Ginger beer is made by fermenting ginger, sugar, and water — though most commercial versions skip the fermentation and add carbonation directly. The result should be spicy, slightly earthy, and noticeably gingery. The best ginger beers bite — you feel the heat of the ginger. Weaker versions taste more like ginger-flavored sparkling water. Fever-Tree and Reed's are standards. In cocktails, ginger beer is a mixer, not a garnish — it changes the character of whatever it's combined with.
Why It Matters
Ginger beer with backbone transforms simple drinks. A Moscow Mule made with a bold ginger beer is a completely different experience from one made with watery ginger ale. The spice cuts through sweet ingredients, adds warmth, and creates a kind of complexity that's hard to replicate any other way.
Where You'll Use It
Moscow Mule, Dark and Stormy, Penicillin, Kentucky Mule, and any highball format where ginger is a component.
Worth Knowing
Tonic Water
Tonic water is carbonated water with quinine (from cinchona bark) added, which gives it a distinctive bitter flavor.

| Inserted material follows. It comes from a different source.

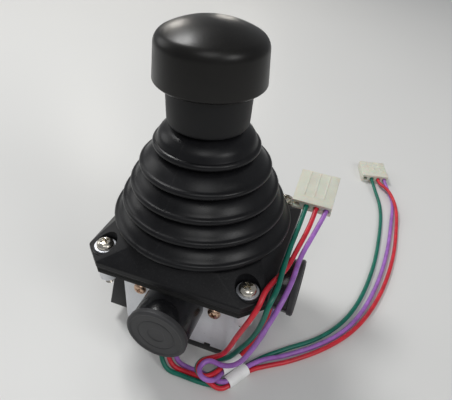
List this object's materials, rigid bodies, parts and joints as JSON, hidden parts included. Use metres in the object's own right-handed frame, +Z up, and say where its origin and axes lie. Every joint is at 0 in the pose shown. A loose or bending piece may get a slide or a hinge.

Quality varies dramatically between brands — commercial tonic is often very sweet with only a faint bitterness, while premium tonic (Fever-Tree, Q, 1724) has a cleaner sweetness and more pronounced quinine. In a simple Gin and Tonic, the tonic is half the drink.
Club Soda
Club soda is water carbonated with dissolved minerals — sodium bicarbonate, potassium sulfate — that give it a slightly salty, mineral taste. It's a neutral sparkling extender in cocktails: it adds carbonation without adding sweetness or flavor. Different from sparkling water in that the mineral content is deliberate and adds a mild character.
Sparkling Water / Seltzer
Sparkling water and seltzer are carbonated water without added minerals or flavor — neutral extension and carbonation only. In cocktails, they're used when you want bubbles without any additional character. The difference between seltzer and sparkling water is primarily branding — they're functionally the same in cocktail applications.